121844P.pdf   09/23/2013  State of North Dakota  v.  EPA
   U.S. Court of Appeals Case No:  12-1844
                          and No:  12-1961
                          and No:  12-2331
   Petition for Review of an Order of the Environmental Protection Administration   
[PUBLISHED] [Wollman, Author, with Murphy and Smith, Circuit Judges] Petition for Review - Environmental law.

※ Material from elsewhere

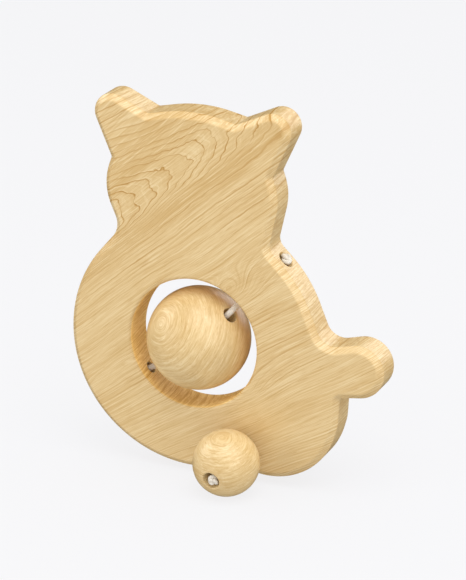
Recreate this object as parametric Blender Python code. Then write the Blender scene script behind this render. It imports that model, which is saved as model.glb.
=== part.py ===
"""Wooden baby rattle: a flat sitting bear with a large ball on a cord in its belly window and a small
ball on each side as its feet. All lengths below are millimetres; the objects are built in metres.

The bear's outline is laid out around the centre of the belly window, X to the bear's right-hand side
as seen from the front, Z towards the ears, and the plate's thickness along Y with the front at -Y."""

import math

import bmesh
import bpy
from mathutils import Vector

MM = 0.001

# Plate
PLATE_THICKNESS = 10.0
EDGE_ROUNDING = 1.7
EDGE_STEPS = 4
OUTLINE_SAGITTA = 0.025
SHORTEST_EDGE = 0.02

# Belly window
WINDOW_RADIUS = 16.0
WINDOW_ROUNDING = 1.0
WINDOW_STEPS = 3
WINDOW_SEGMENTS = 72

# Outline arcs: the belly, and the head, which is symmetric about its own upright axis
BELLY = (-0.25, -0.2, 31.45)
HEAD_AXIS_X = -1.4
CHEEK = (7.6, 37.1, 14.0)
EAR_FOOT = (20.9, 43.3, -0.6)
EAR_TIP = (20.1, 54.15, 4.5)
EAR_CROTCH = (11.0, 55.9, -0.9)
CROWN = (0.0, 23.3, 33.3)
NECK_RIGHT = (21.4, 26.8, -3.0)
NECK_LEFT = (-25.2, 26.8, -5.0)
ARM = (41.0, -1.1, 6.5)
ARM_TOP_HOLLOW = (35.0, 8.7, -4.5)
ARM_BOTTOM_NOTCH = (37.6, -9.0, -0.85)
LEG_SIDE = (26.2, -14.0, 10.3)
LEG_UNDERSIDE = (19.2, -13.9, 17.1)
LEG_HOLLOW_RADIUS = 3.0

# Cords and their bores
CORD_DIAMETER = 1.5
PLATE_BORE_RADIUS = 1.5
PLATE_SINK_RADIUS = 2.15
PLATE_SINK_DEPTH = 1.3
BORE_SEGMENTS = 20
SHOULDER_BORE_ANGLE = math.radians(46.8)
FLANK_BORE_ANGLE = math.radians(217.0)
RUNNING_GAP = 0.2
CORD_POINT_SPACING = 1.8

# Centre ball, turned slightly on its cord
CENTRE_BALL_RADIUS = 12.5
CENTRE_BALL_CENTRE = Vector((-0.35, -0.15, 0.0))
CENTRE_BALL_AXIS = Vector((0.73, -0.224, 0.645)).normalized()
CENTRE_BALL_BORE_RADIUS = 1.8
CENTRE_CORD_RISE_SHOULDER = 0.5
CENTRE_CORD_RISE_FLANK = -0.3
CENTRE_BALL_SEGMENTS = 48
CENTRE_BALL_RINGS = 22

# Foot balls, which droop on their cord so that their bores tip down and outwards
FOOT_BALL_RADIUS = 8.0
FOOT_BALL_X = 12.5
FOOT_BALL_Z = -24.9
FOOT_CORD_SLACK = 1.0
FOOT_BALL_GAP = RUNNING_GAP + FOOT_CORD_SLACK / 2
FOOT_BALL_AXIS = Vector((-0.112, -0.963, -0.246)).normalized()
FOOT_BALL_BORE_RADIUS = 1.2
FOOT_SINK_RADIUS = 2.1
FOOT_SINK_DEPTH = 2.4
FOOT_BALL_SEGMENTS = 36
FOOT_BALL_RINGS = 16
FOOT_BEND_DEPTH = 4.0

# Stopper knots, as swellings of the cord, half sunk in the countersunk mouths
KNOT_LENGTH = 2.3
KNOT_TAIL = 0.3
KNOT_STEPS = 8
OUTER_KNOT_RADIUS = 1.75
FOOT_KNOT_RADIUS = 1.5
FOOT_KNOT_SEAT = 6.0

MOUTH_ROUNDING = 0.2

HALF = PLATE_THICKNESS / 2
CORD_RADIUS = CORD_DIAMETER / 2
FOOT_BALL_Y = HALF + FOOT_BALL_GAP + FOOT_BALL_RADIUS

# The window's centre in the object's frame: the origin is at the middle of the footprint, on the floor
WINDOW_CENTRE = Vector((BELLY[2] / 2 - BELLY[0] / 2 - (ARM[0] + ARM[2]) / 2, 0.0,
                        FOOT_BALL_RADIUS - FOOT_BALL_Z))


def clear_scene():
    for old in list(bpy.data.objects):
        bpy.data.objects.remove(old, do_unlink=True)


def wood(name, colour, roughness):
    material = bpy.data.materials.new(name)
    material.use_nodes = True
    shader = material.node_tree.nodes["Principled BSDF"]
    shader.inputs["Base Color"].default_value = (*colour, 1.0)
    shader.inputs["Roughness"].default_value = roughness
    shader.inputs["Metallic"].default_value = 0.0
    return material


def add_object(name, data, material, location):
    obj = bpy.data.objects.new(name, data)
    bpy.context.scene.collection.objects.link(obj)
    obj.location = Vector(location) * MM
    if material:
        obj.data.materials.append(material)
    return obj


def mesh_from(bm, name, smooth_angle=30.0):
    bmesh.ops.recalc_face_normals(bm, faces=bm.faces)
    bmesh.ops.scale(bm, vec=(MM, MM, MM), verts=bm.verts)
    mesh = bpy.data.meshes.new(name)
    bm.to_mesh(mesh)
    bm.free()
    mesh.shade_smooth()
    mesh.set_sharp_from_angle(angle=math.radians(smooth_angle))
    return mesh


def polar(radius, angle):
    return Vector((radius * math.cos(angle), 0.0, radius * math.sin(angle)))


def outer_wall_point(angle):
    """Where a radial bore leaves the belly's round outer wall."""
    direction = polar(1.0, angle)
    belly_centre = Vector((BELLY[0], 0.0, BELLY[1]))
    offset = direction.dot(belly_centre)
    return direction * (offset + math.sqrt(offset ** 2 - belly_centre.length_squared + BELLY[2] ** 2))


# ---------------------------------------------------------------- bear plate

def resting_arc(first, second, radius):
    """The hollow arc of this radius that touches two discs from below, as a disc of negative radius."""
    a = Vector((first[0], first[1]))
    b = Vector((second[0], second[1]))
    reach_a = first[2] + radius
    reach_b = second[2] + radius
    span = (b - a).length
    along = (span ** 2 + reach_a ** 2 - reach_b ** 2) / (2 * span)
    direction = (b - a) / span
    down = Vector((direction.y, -direction.x))
    centre = a + direction * along + down * math.sqrt(reach_a ** 2 - along ** 2)
    return (centre.x, centre.y, -radius)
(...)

In this proceeding, challenging the EPA's final rule approving in part and disapproving in part North Dakota's State Implementation Plan regarding regional haze and the Best Available Retrofit Technology (BART) for certain pollution sources, the EPA's decision to disapprove the plan and simultaneously issue a Federal Implementation Plan was not a basis for overturning the final rule; the EPA's disapproval of North Dakota's BART plan for the Coal Creek Station power plant was neither arbitrary, capricious nor an abuse of discretion; the EPA's refusal to consider the existing pollution control equipment in use at the Coal Creek Station because it had been voluntarily installed was arbitrary and capricious and the EPA's Federal Implementation Plan requiring certain technology for this site is vacated; because the goal of Section 169A of the Clean Air Act is attain natural visibility conditions in Class I Federal areas, and the EPA demonstrated that the visibility model used by the state would serve, instead, to maintain the current, degraded conditions, the court cannot say the EPA acted arbitrarily, capriciously or abused its discretion by disapproving the state's reasonable progress determination for the Antelope Valley Station units in question; the Environmental Group petitioners failed to demonstrate that the EPA's approval of a particular emission limit for the Coyote Station site was arbitrary, capricious or an abuse of discretion; because the Environmental Group petitioners' challenges to the EPA's approval of the state's BART determination for the Young Stations Units 1 and 2 and the Olds Station Unit 2 were not raised before the EPA during the rule-making process, the court is without jurisdiction to hear them under 42 U.S.S. Sec. 7607(d)(7)(B); the EPA did not act arbitrarily by refusing to accept the state's "placeholder" submission for the visibility component of its interstate transport State Implementation Plan.